Introduction of similar rules relating to the communication of accounting documents for commercial companies other than joint stock companies to the department in charge of the RCI (Répertoire du commerce et de l’Industrie) (Articles 51-7 and 51-13 Commercial Code).

• In the event of failure to communicate the balance sheet, the profit and loss account and the certificate signed by the manager within nine months after the end of the previous financial year, the department in charge of the RCI may give notice to the managers “to transmit the documents within fifteen days at the most, under penalty of the sanctions provided for in paragraph 3) of Article 51-13 of this Code” (fine of 600 to 1.000 euros provided for in paragraph 4 of Article 29 of the Criminal Code). The managers may request an extension of the deadline (which may not exceed three months) by providing all the necessary justification.

• If the formal notice has not been served or if the evidence submitted appears insufficient, the department in charge of the RCI may appoint a member of the Ordre des experts-comptables to draw up a report “providing accurate information on the economic and financial situation”.

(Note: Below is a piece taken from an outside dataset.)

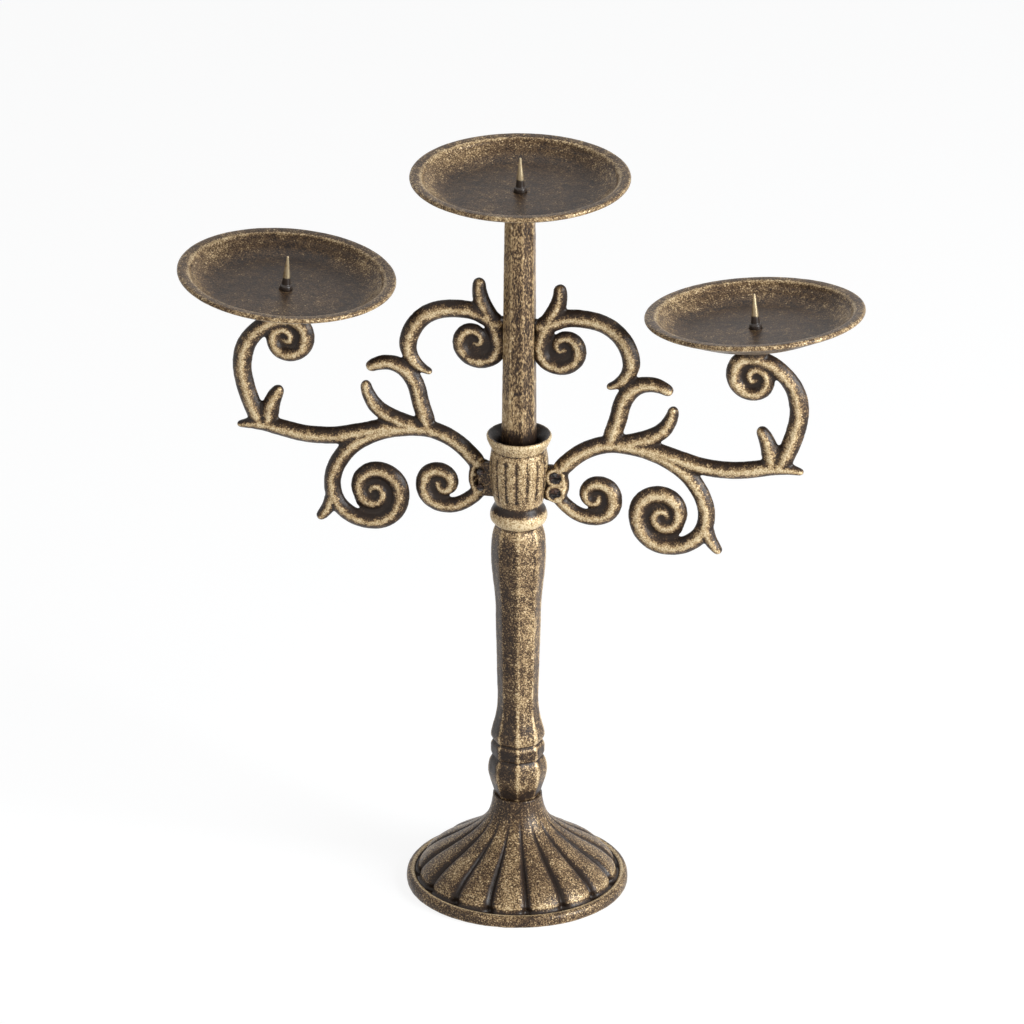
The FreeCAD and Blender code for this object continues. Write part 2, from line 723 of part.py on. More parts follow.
def scrollwork():
    """Every bar, volute and thorn of one arm on the +X side, as one list of solids."""
    pieces = []
    for line, widths, stations in BARS_SHARES.values():
        points = [arm_point(shares) for shares in line]
        pieces.append(bar(points, [share * bar_width for share in widths], stations))
    for centre, radius in WEB_SHARES:
        pieces.append(disc(arm_point(centre), radius * scroll_tall, float(size("web_thick"))))
    return pieces


def plain_arm():
    """The scrollwork with its lug, cut to fit the post, the vase, the ear, the dowel and the screws."""
    pieces = scrollwork()
    dowel_height = float(size("dowel_height"))
    gap = float(size("arm_gap"))
    lug_r = float(ear_r)
    lug_tall = float(size("screw_pitch")) + 1.8 * lug_r
    lug_low = float(size("ear_height")) - 0.5 * lug_tall
    lug_start = 0.8 * float(vase_r)
    lug_corner = Vector(lug_start, -0.5 * bar_thick, lug_low)
    lug = [Part.makeBox(float(screw_reach) - lug_start, bar_thick, lug_tall, lug_corner)]
    for x, z in screw_places:
        if float(x) > 0:
            lug.append(disc(Vector(float(x), 0, float(z)), lug_r, bar_thick))
    shape = pieces[0].multiFuse(pieces[1:] + lug)
    post_low = Vector(float(post_foot_half) + gap, 0, float(collar_top))
    post_high = Vector(float(post_top_half) + gap, 0, float(post_top))
    back = Vector(-bar_thick, 0, 0)
    outline = Part.makePolygon([post_low, post_high, post_high + back * 4, post_low + back * 4, post_low])
    post_room = Part.Face(outline).extrude(Vector(0, 4 * bar_thick, 0))
    post_room.translate(Vector(0, -2 * bar_thick, 0))
    vase_room = Part.makeCylinder(
        float(vase_r) + 6 * gap, 1.5 * float(size("vase_tall")),
        Vector(0, 0, float(vase_top) - 1.25 * float(size("vase_tall"))),
    )
    ear_corner = Vector(0, -gap, lug_low - 4 * gap)
    ear_room = Part.makeBox(float(screw_reach), bar_thick, lug_tall + 8 * gap, ear_corner)
    dowel_room = Part.makeCylinder(
        float(dowel_hole), float(post_foot_half) + 1.1 * float(size("dowel_bite")),
        Vector(0, 0, dowel_height), Vector(1, 0, 0),
    )
    head_room = float(size("screw_head_radius")) + float(size("screw_clearance"))
    shank_room = float(size("screw_radius")) + float(size("screw_clearance"))
    recess = 0.5 * bar_thick - float(size("screw_recess_deep"))
    drills = [post_room, vase_room, ear_room, dowel_room]
    for x, z in screw_places:
        if float(x) > 0:
            place = Vector(float(x), -recess, float(z))
            drills.append(Part.makeCylinder(shank_room, bar_thick, place, Vector(0, 1, 0)))
            drills.append(Part.makeCylinder(head_room, bar_thick, place, Vector(0, -1, 0)))
            ear_place = Vector(float(x), -gap, float(z))
            drills.append(Part.makeCylinder(lug_r + 4 * gap, bar_thick, ear_place, Vector(0, 1, 0)))
    shape = shape.cut(drills)
    print("plain arm solids", [round(part.Volume, 1) for part in shape.Solids])
    return max(shape.Solids, key=lambda part: part.Volume)


def seated_arm(blank, side, seat):
    """The arm on its own side, with a round boss whose top is square to the pan's seat."""
    blank = blank.copy()
    if side < 0:
        blank.rotate(Vector(), Vector(0, 0, 1), 180)
    upward = seat.Rotation.multVec(Vector(0, 0, 1))
    seat_radius = float(size("seat_radius"))
    boss_tall = float(size("seat_boss_tall"))
    cone_tall = 0.6 * boss_tall
    foot_point = seat.Base - upward * boss_tall
    cone = Part.makeCone(0.45 * bar_width, seat_radius, cone_tall, foot_point, upward)
    cap = Part.makeCylinder(seat_radius, boss_tall - cone_tall, foot_point + upward * cone_tall, upward)
    shape = blank.multiFuse([cone, cap])
    pan_room = Part.makeCylinder(2 * seat_radius, boss_tall, seat.Base, upward)
    stud_room = Part.makeCylinder(float(tapped), 1.3 * float(size("pricket_stud_long")), seat.Base, -upward)
    shape = shape.cut([pan_room, stud_room])
    return max(shape.Solids, key=lambda part: part.Volume)


def seat_placement(name):
    """Where a pan stands: level on the post, and on the arms' own seats at each side."""
    if name == "centre":
        return Placement(at(0, 0, post_top), Rotation())
    side = 1 if name == "right" else -1
    turn = Rotation(Vector(0, 1, 0), -side * float(size("seat_tilt")))
    turn = Rotation(Vector(1, 0, 0), -float(size(f"{name}_seat_lean"))) * turn
    return Placement(at(side * size("arm_reach"), 0, size("seat_height")), turn)


arms = {}
arm_blank = plain_arm()
for side, name in ((1, "right"), (-1, "left")):
    arm = doc.addObject("Part::Feature", f"{name}_arm")
    arm.Label = f"{name}_arm"
    arm.Shape = seated_arm(arm_blank, side, seat_placement(name))
    arm.Placement = Placement()
    arms[name] = arm


# The four screws that hold the arms' lugs to the ears
screws = []
head_r = size("screw_head_radius")
head_tall = size("screw_head_tall")
screw_seat = 0.5 * size("bar_thick") - size("screw_recess_deep")
for index, (x, z) in enumerate(screw_places, start=1):
    side = 1 if float(x) > 0 else -1
    inward = Rotation(Vector(1, 0, 0), -90 * side)
    shank = cylinder(f"lug_screw_shank_{index}", size("screw_radius"), screw_seat + 0.95 * size("ear_thick"))
    shank.Placement = Placement(at(x, -side * screw_seat, z), inward)
    head = cylinder(f"lug_screw_head_{index}", head_r, head_tall)
    head.Placement = Placement(at(x, -side * (screw_seat + head_tall), z), inward)
    slot = doc.addObject("Part::Box", f"lug_screw_slot_{index}")
    bind(slot, Length=3.0 * head_r, Width=head_tall, Height=size("screw_slot_width"))
    slot_y = -screw_seat - 1.5 * head_tall if side > 0 else screw_seat + 0.5 * head_tall
    slot.Placement = Placement(at(x - 1.5 * head_r, slot_y, z - 0.5 * size("screw_slot_width")), Rotation())
    blank = doc.addObject("Part::Fuse", f"lug_screw_blank_{index}")
    blank.Base = shank
    blank.Tool = head
    screw = doc.addObject("Part::Cut", f"lug_screw_{index}")
    screw.Base = blank
    screw.Tool = slot
    screws.append(screw)
lug_screws = doc.addObject("Part::Compound", "lug_screws")
lug_screws.Links = screws

# The plain pin through the post
dowel_half = post_top_half + size("dowel_bite")
arm_dowel = cylinder("arm_dowel", size("dowel_radius"), 2.0 * dowel_half)
dowel_turn = Rotation(Vector(0, 1, 0), 90)
arm_dowel.Placement = Placement(at(-dowel_half, 0, size("dowel_height")), dowel_turn)


# Three pans, drawn with the underside at height zero
def pan(label):
    radius = size("pan_radius")
    floor = size("pan_thick")
    rim = pan_rise
    lip = radius - size("pan_lip_width")
    lip_low = rim - size("pan_lip_fall")
    edge = size("pan_edge_thick")
    floor_r = size("pan_floor_radius")
    hole = size("pan_hole_radius")
    collar = size("pricket_collar_radius") + 2.0 * size("thread_clearance")
    seat = floor - size("pricket_seat_deep")
    return turned_body(label, [
        (hole, 0.0),
        (floor_r, 0.0),
        (0.5 * (floor_r + radius) + 0.35 * edge, 0.36 * rim, "arc"),
        (radius - 0.7 * edge, rim - 1.9 * edge),
        (radius, rim - 0.9 * edge),
        (radius, rim - 0.3 * edge),
        (radius - 0.1 * edge, rim - 0.08 * edge, "arc"),
        (radius - 0.35 * edge, rim),
        (lip, lip_low),
        (0.5 * (lip + floor_r) + 0.035 * radius, 0.5 * (floor + lip_low) - 0.09 * rim, "arc"),
        (floor_r, floor),
        (collar, floor),
        (collar, seat),
        (hole, seat),
    ])


# A pricket: a pointed pin with a collar that sits in the pan and a stud below
def pricket(label):
    floor = size("pan_thick")
    seat = floor - size("pricket_seat_deep")
    collar_r = size("pricket_collar_radius")
    collar_top = floor + size("pricket_collar_tall")
    stud_r = size("pricket_stud_radius")
    radius = size("pricket_radius")
    tip = size("pricket_tip_radius")
    top = floor + size("pricket_tall")
    return turned_body(label, [
        (0.0, -size("pricket_stud_long")),
        (0.8 * stud_r, -size("pricket_stud_long")),
        (stud_r, -size("pricket_stud_long") + 0.2 * stud_r),
        (stud_r, seat),
        (collar_r, seat),
        (collar_r, collar_top - 0.2 * collar_r),
        (collar_r - 0.2 * collar_r, collar_top),
        (radius, collar_top),
        (tip, top - 0.5 * tip),
        (0.6 * tip, top),
        (0.0, top),
    ])


pans = {}
prickets = {}
for name in ("left", "centre", "right"):
    pans[name] = pan(f"{name}_pan")
    pans[name].Placement = seat_placement(name)
    prickets[name] = pricket(f"{name}_pricket")
    prickets[name].Placement = seat_placement(name)

# The tie rod from under the foot up into the post, with its washer and nut
washer_thick = size("washer_thick")
rod_low = seat_height - size("rod_tail")
tie_rod = cylinder("tie_rod", size("rod_radius"), socket_floor + size("rod_bite") - rod_low)
tie_rod.Placement = Placement(at(0, 0, rod_low), Rotation())
tie_washer = turned_body("tie_washer", [
    (rod_tapped, seat_height - washer_thick),
    (size("washer_radius"), seat_height - washer_thick),
    (size("washer_radius"), seat_height),
    (rod_tapped, seat_height),
])

tie_nut = new_body("tie_nut")
nut_sketch = body_sketch(tie_nut, "tie_nut_outline", "XY_Plane")
nut_low = seat_height - washer_thick - size("nut_tall")
nut_sketch.AttachmentOffset = Placement(at(0, 0, nut_low), Rotation())
bind(nut_sketch, **{".AttachmentOffset.Base.z": nut_low})
nut_corner = 0.5 * size("nut_flats") / math.cos(math.pi / 6)
draw_outline(nut_sketch, [
    (nut_corner * math.cos(math.radians(60 * k + 30)), nut_corner * math.sin(math.radians(60 * k + 30)))
    for k in range(6)
])
draw_circle(nut_sketch, rod_tapped)
nut_pad = tie_nut.newObject("PartDesign::Pad", "tie_nut_pad")
nut_pad.Profile = nut_sketch
bind(nut_pad, Length=size("nut_tall"))
tie_nut.Tip = nut_pad
doc.recompute()

subparts = {
    "foot": foot,
    "stem": stem,
    "post": post,
    "right_arm": arms["right"],
    "left_arm": arms["left"],
    "lug_screws": lug_screws,
    "arm_dowel": arm_dowel,
    "left_pan": pans["left"],
    "centre_pan": pans["centre"],
    "right_pan": pans["right"],
    "left_pricket": prickets["left"],
    "centre_pricket": prickets["centre"],
    "right_pricket": prickets["right"],
    "tie_rod": tie_rod,
    "tie_washer": tie_washer,
    "tie_nut": tie_nut,
}
doc.recompute()

for thing in doc.Objects:
    if "Invalid" in thing.State or "Error" in thing.State:
        raise RuntimeError(f"{thing.Name} did not build: {thing.State}")
for label, thing in subparts.items():
    shape = thing.Shape
    if shape.isNull() or not shape.isValid() or not shape.Solids:
        raise RuntimeError(f"{label} has no valid solid")

os.makedirs("parts", exist_ok=True)
for label, thing in subparts.items():
    thing.Label = label
    thing.Shape.exportStep(os.path.join("parts", f"{label}.step"))
    box = thing.Shape.optimalBoundingBox()
    print(
        f"{label:16s} solids {len(thing.Shape.Solids)} volume {thing.Shape.Volume:10.1f}",
        f"x {box.XMin:7.1f} {box.XMax:7.1f} y {box.YMin:6.1f} {box.YMax:6.1f}",
        f"z {box.ZMin:6.1f} {box.ZMax:6.1f}",
    )
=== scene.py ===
# %% [markdown]
# # A scrolled iron candlestick
# The real object is a set of iron castings: a lobed foot, a baluster stem, a post, two scroll
# arms and three pans with spikes. They are painted brown-black and then brushed with gold paint
# by an almost dry brush, so the gold sits on the high spots and the hollows stay dark.
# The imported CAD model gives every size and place. Each casting is made again here as a finer
# surface in the same place, because a cast surface is never as even as a drawn one.

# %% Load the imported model
from itertools import product
from math import cos, pi, radians, sin, tau

import bpy
import numpy as np
from mathutils import Matrix, Vector


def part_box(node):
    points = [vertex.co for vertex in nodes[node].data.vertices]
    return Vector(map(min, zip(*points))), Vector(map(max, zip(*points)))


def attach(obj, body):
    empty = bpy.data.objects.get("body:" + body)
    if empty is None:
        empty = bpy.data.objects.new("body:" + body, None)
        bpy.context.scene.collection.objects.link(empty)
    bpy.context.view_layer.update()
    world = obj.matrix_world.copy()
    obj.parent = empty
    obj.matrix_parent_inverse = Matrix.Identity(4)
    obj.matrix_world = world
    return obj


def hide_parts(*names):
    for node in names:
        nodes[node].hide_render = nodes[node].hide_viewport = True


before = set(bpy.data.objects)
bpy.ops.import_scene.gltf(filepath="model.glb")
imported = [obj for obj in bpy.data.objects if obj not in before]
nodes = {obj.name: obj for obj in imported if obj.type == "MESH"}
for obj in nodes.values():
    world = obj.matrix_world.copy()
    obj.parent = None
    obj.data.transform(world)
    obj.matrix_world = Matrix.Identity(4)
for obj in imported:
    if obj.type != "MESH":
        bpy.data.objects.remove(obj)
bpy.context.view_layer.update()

# %% [markdown]
# ## Sizes
# Shapes are worked out in millimetres, as they were measured, and turned into metres when they
# go into a mesh. The heights at which the castings meet are read from the frame. A cast skin
# stands out a little from the drawn surface, so the foot's rim and the spikes' tips are drawn
# a tenth of a millimetre smaller.

# %% Heights and radii read from the frame, in millimetres
MM = 0.001
SKIN_ROOM = 0.1


def low(node):
    """A CAD node's lowest x, y and z."""
    return np.array(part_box(node)[0]) / MM


def high(node):
    """A CAD node's highest x, y and z."""
    return np.array(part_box(node)[1]) / MM


FOOT_TALL = high("foot")[2]
FOOT_RADIUS = high("foot")[0] - SKIN_ROOM
COLLAR_TOP = high("stem")[2]
SOCKET_FLOOR = low("post")[2]
POST_TOP = high("post")[2]
POST_FOOT_HALF = high("post")[0]
PAN_RADIUS = high("centre_pan")[0]
PAN_RISE = high("centre_pan")[2] - low("centre_pan")[2]
SPIKE_TOP = high("centre_pricket")[2] - POST_TOP - SKIN_ROOM
STUD_DEEP = POST_TOP - low("centre_pricket")[2]
print("foot", FOOT_TALL, "collar", COLLAR_TOP, "post", SOCKET_FLOOR, POST_TOP, "pan rise", PAN_RISE)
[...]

• Depending on the conclusions of the report (sent to the Government Councillor-Minister of Finance and Economy), the Minister of State may invite the company to comply with the regulations within a period of three months. If the directors fail to do so, the Minister of State may refer the matter to the President of the Court of First Instance by way of a request for the appointment of an ad-hoc representative. Finally, reference is made to the Commission referred to in the second paragraph of Article 10 of Law n° 1.144 of 26 July 1991 concerning the exercise of certain economic and legal activities.


[1] A far-reaching modernisation of economic law had already been planned between 2012 and 2016, before being abandoned (Bill No. 907 tabled on the Bureau of the National Council on 10 December 2012, withdrawn on 6 July 2013 and split into two Bills No. 914 and No. 915 tabled on 30 July 2013, which were finally withdrawn on 5 December 2016).

[2] Explanatory Memorandum to Bill No. 1049 (2021-20), p. 2.